Preliminary evaluation and experimentation of the push-slip method for achieving micrometer and submicrometer step sizes with a miniature piezoactuated three-legged robot operating under high normal

Abstract

The NanoWalker is a miniature autonomous wireless robot under development. The robot is designed to accomplish complex tasks at the molecular and atomic scales. One concern is the total mass of the robot. With all the components including the mechanical structure and the complex electronic system necessary to embed the required functionality of throughput for such tasks, the mass of such a robot is estimated to be in the range of 100-200 grams depending on tradeoffs in the final design. With such a mass and limitations on the maximum voltage and current outputs that can be generated in a small form factor to deflect the piezo-ceramic legs with high-precision, a preliminary evaluation and experimentation phase of the motion behavior is essential prior to completing the final desing. It is shown both theoretically and experimentally that adequate motions are possible under such high normal forces.
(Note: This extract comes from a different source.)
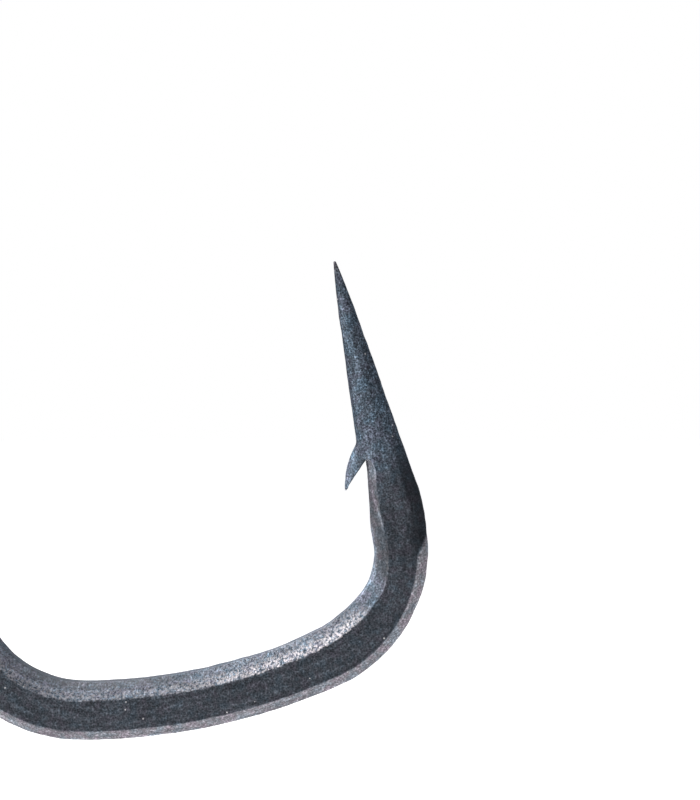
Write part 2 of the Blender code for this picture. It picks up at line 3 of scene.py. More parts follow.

This was achieved through a new walking strategy referred to here as the push-slip method. The method uses the high normal forces combined with the resulting coefficient of friction between the termination of each leg and the walking surface to create initial opposite forces to the bending forces of each leg. These opposite forces, bounded by the maximum static force of friction, can be used for pushing or slipping through additional torque if the bending forces are applied reciprocal or in the direction of intended motions respectively. With the right parameters combined with tight and proper synchronizations of the legs, very effective motions can be achieved.